Now it is a matter of complying with their requirements
Can you please put up a page with all the meanings to the terms you use, understanding all the different terms you use in a spreadsheet would be helpful.
I am 82 years of age Male and part of a homeowner couple am I eligible to purchase a lifetime annuity or a fixed term annuity to get a partially exempt 60% assessable asset.
Hi Kevin, you may be eligible but different annuities are assessed in different ways so it is too complex to give a simple yes/no. You’d be best to speak with one of our specialists HERE who can go over the intricacies or contact the annuity provider for further clarity.
As a recent subscriber to Retirement Essentials and a part pension recipient I always read
these comments with interest.
My comment is based not so much on the nitty gritty of retirement funding but on the recipients philosophy underlying their retirement planning.
What appears to be a common underpinning belief is that the wealth/assets you commence retirement with should be preserved until you die.

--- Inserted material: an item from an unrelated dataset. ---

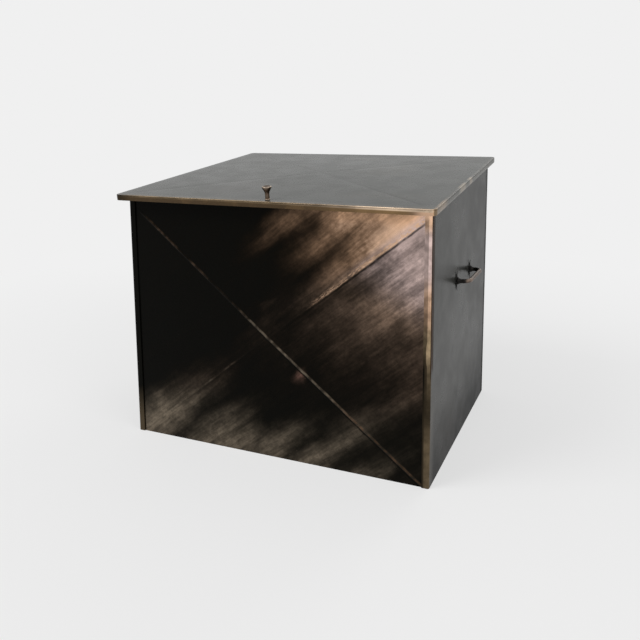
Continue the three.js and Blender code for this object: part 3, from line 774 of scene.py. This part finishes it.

The systems expectation that you “use” your Assets to live on ( with or without a Pension) seems to somehow be seen as unfair, a denial of entitlement after years of “contributing” etc. etc. by many.
Many with Assets in the millions seem to feel ill done by if they need to use these assets
for retirement, especially if ineligible for a Pension.
When preparing for retirement consider your philosophy on retirement funding, not just
the income. If you believe that when you die your estate should be that same as when
you retired then I would suggest your retirement will not be very fulfilling. If you have
millions in assets why not use them ? It is not the Govt’s responsibility to preserve your
wealth !
So true!
My wife is 10 years younger than me and will still be working when I turn 67, I assume I will be assessed as a couple for the asset and income tests, but will I be paid the single or couple pension rate?
Hi Mark, thanks for reaching out! You are correct that you will have the couples’ thresholds applied to you and you will receive your 50% share of the couples’ Age Pension payment, not the single.